Guest Post: Inspiration for Moonchild Dreams by Nadia Gerassimenko

Today, we have a guest post from Nadia Gerassimenko about what inspired her to write the poems in Moonchild Dreams.

About the collection:

“Let us immerse into five imaginary and yet quite believable and relatable mythologies narrated by very mesmerizing Muses. The first to get you plunging are vocal melodies about strength, wonderment, and hope. The second is a struggle between love and its mirrored-self – an inevitable discovery of what true love is and how imitation fails to grasp its pure essence. The third are tales chanted forlornly by Sirens about love and loss and the unattainable, all lost in the abysmal sea. The fourth, less melancholy but profound nonetheless, are words of wisdom to live by from our Mother Nature. And lastly, you come to meet the Moonchild…a part of her inner world and dreams she dared to share.”

Please give her a warm welcome.

Moonchild Dreams compiles some of my best poems from the period when I was an inexperienced fourteen year old girl either seeing everything as la vie en rose or as monochrome melancholy to the period when I matured into a young woman of twenty-five who hopefully, gained some invaluable insight and wisdom. But I still managed to hold onto my symbolic shades of pink. So naturally, there was not one particular muse that inspired me, but several distinct ones that managed to amalgamate together creating one harmonious fusion of poesy.

At fourteen, when I first started writing poetry, Spring was my initial muse. There is no other season that I love so much than spring when I see trees blooming in sweet-scented flowers; when grass is tall and green adorned with golden dandelions; when critters come out and play from dusk until dawn. The feeling of spring is rejuvenating, and you feel like you are in love with and see love in everything and everyone.  I always feel peak experiences of hope, joy, passion, and love during springtime. And so a few of my poems made it in Moonchild Dreams that speak of being hopeful and spreading hope; idealizing love and putting the adored ones on a pedestal; and being strong and unbreakable no matter what.

When I was in my late teens and started dating seriously, Love was an imperative inspiration for me to let out my fiery feelings of passion, love, sensuality, as well as anger, sorrow, and frustration. Love was only easy during the honeymoon phase and when it got tough and complicated is when I needed to let my feelings out the most. So that I wouldn’t internalize my feelings and let them burn me wholly. No matter how painful my experiences with love were sometimes, they taught me great lessons that I eventually learned and were a catalyst for my self-growth. One of the chapters in my chapbook is dedicated to love and its false reflection. That chapter begins with seeing love as pristine and perfect, continues with the realization that it can really jerk you around, and ends with a real understanding of what true love is; it is a committed and compassionate walk of forever togetherness as cheesy as it may sound. When I was able to finally acknowledge that is when I was finally blessed with my partner in life.

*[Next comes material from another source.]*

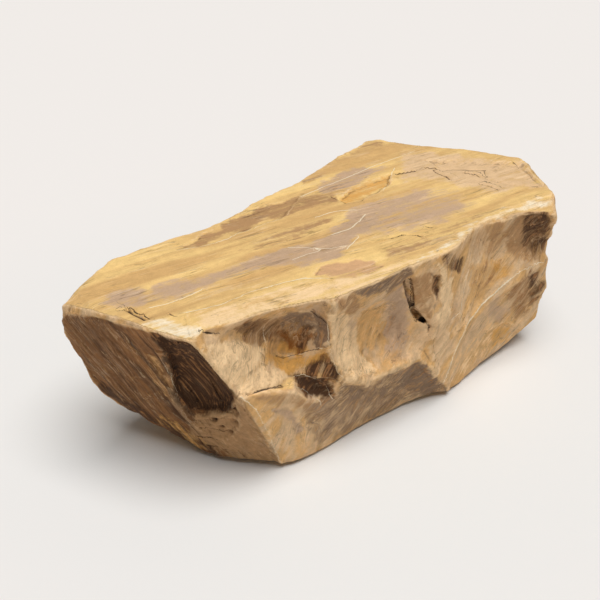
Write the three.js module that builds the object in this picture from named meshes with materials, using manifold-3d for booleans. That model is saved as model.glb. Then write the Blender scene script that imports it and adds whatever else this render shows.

Nowadays, it’s Words that inspire me to write poems. My body is completely relaxed at moments of inspiration. I go into a state of complete openness in my heart, mind, and soul. I start pondering on my life from past to present to future from an objective point of view. Or I could be thinking on a grander scale or on a small yet meaningful subject. I let words come into me. Those words start shaping an idea, then a concept. And then I write. Either on impulse or I think things through a bit more without ever closing myself, so that inspiration keeps flowing in my veins. Spiritual teachers is a good example of such a poem that was born from just words floating in my head. And some life experience as well.

Sometimes, Prayers help me. Not only to bring me some kind of spiritual quietude, but also a revelation that could assist me in accomplishing something. As I was about to finalize Moonchild Dreams, all I needed was one last poem as the perfect climax of the book that would summarize me as a person and as a poetess, because the last chapter is about the author. I was mulling over an idea that failed to be born. And so the night before, I asked for God to grant me a muse to help me write my last poem. He was compassionate in my request. Moonchild Dreams was born. The same title as the poetry collection.

Inspiration comes in different manners and embodiments. Through meditation or thoughtful thinking.  Through life events or dreams. Through movies or music. Through a mythological muse or a real-life person. The key is to always keep an open heart for the flow to pour in.

Thank you so much for sharing this with my readers, Nadia.